Nikolai RIMSKY-KORSAKOV
Em São Petersburgo, na segunda metade do século XIX, quatro jovens aspirantes a compositores se reuniam na casa de Mily Balakirev para estudar música. Eram eles Alexander Borodin, César Cui, Modest Mussorgsky e Nikolai Rimsky-Korsakov. Conhecidos como o Grupo dos Cinco, seus membros dedicavam-se a produzir obras nacionalistas, baseadas na tradição folclórica russa, e rejeitavam qualquer música produzida no Conservatório, por considerar o estudo acadêmico nocivo à formação de jovens compositores. O Grupo dos Cinco se dissolveu nos anos 1870 e, na década seguinte, um novo grupo se formava em São Petersburgo, desta vez em torno do rico comerciante, mecenas e editor musical Mitrofan Belyayev. O Círculo Belyayev, como ficou conhecido, era formado pelos compositores Rimsky-Korsakov, Alexander Glazunov, Anatoly Lyadov, Nikolai Tcherepnin e Félix Blumenfeld; o musicólogo Alexander Ossovsky; o crítico Vladimir Stasov; e tantos outros que eram aceitos no Círculo tão logo concluíam seus estudos no Conservatório. Rimsky-Korsakov era o líder musical do Círculo. Assim como o Grupo dos Cinco, os membros do Círculo Belyayev pregavam uma música nacionalista, mas acreditavam que a grande música russa somente poderia ser criada através de uma sólida formação musical dos compositores. Belyayev, além de publicar e divulgar as obras dos autores russos com seus próprios recursos, sem se preocupar com o retorno financeiro imediato, criou, em 1886, a série Concertos Sinfônicos Russos, para a qual Rimsky-Korsakov compôs suas obras mais conhecidas: o Capricho Espanhol (1887), Shéhérazade (1888) e A Grande Páscoa Russa (1888).

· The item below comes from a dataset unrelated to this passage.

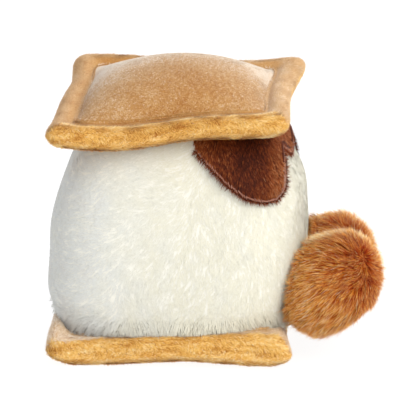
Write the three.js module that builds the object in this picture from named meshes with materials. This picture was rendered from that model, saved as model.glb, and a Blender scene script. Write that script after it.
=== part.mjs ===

A Grande Páscoa Russa: abertura sobre temas da igreja russa para grande orquestra, composta entre agosto de 1887 e abril de 1888, foi dedicada à memória de Mussorgsky e Borodin. Sua estreia se deu no dia 3 de dezembro de 1888, sob a direção do compositor. Os temas dessa Abertura são, em grande parte, retirados do Obikhod, uma coleção popular de velhos cânticos da igreja ortodoxa, incluindo cânticos russos, gregos, búlgaros e ucranianos, adotados como cânticos litúrgicos oficiais pela Corte Imperial dos Romanov. Em apenas um movimento, a música representa, nas palavras do compositor, uma “transição entre o sombrio e misterioso ambiente do Sábado da Paixão ao júbilo sem limites do Domingo da Ressurreição”.
A peça se divide em introdução, seção central e coda. A introdução (Lento mistico) inicia-se com o tema do Obikhod “Deus levantando-se” nas madeiras, seguido do tema “um anjo lamentando”, no violoncelo solo. Ambos os temas são trabalhados até que se atinja a seção central, dividida em três partes: na primeira, (Allegro agitato) os primeiros violinos e o primeiro oboé apresentam o tema “fugirão de diante Dele os que O odeiam” (Salmo 68), entrecortado com fragmentos do primeiro tema (“Deus levantando-se”). Ao atingir o primeiro clímax da peça somos levados a um momento tranquilo (Poco più sostenuto e tranquillo), quando então ouvimos o tema “Cristo ressuscitou” nos primeiros violinos. Após toques de sino e uma fanfarra nos trompetes, somos conduzidos à segunda parte dessa seção central: um recitativo lento e misterioso do segundo trombone. Tem início, imediatamente, a terceira parte da seção central, que se constitui de uma reexposição da primeira parte, com ligeiras modificações. O tema “Cristo ressuscitou” reaparece na coda, desta vez nos trombones e tuba, enquanto toda a orquestra imita o repique dos sinos. Um tutti nos conduz a um majestoso desfecho.
Guilherme Nascimento
Compositor, Doutor em Música pela Unicamp, professor da Escola de Música da UEMG, autor dos livros Música menor e Os sapatos floridos não voam.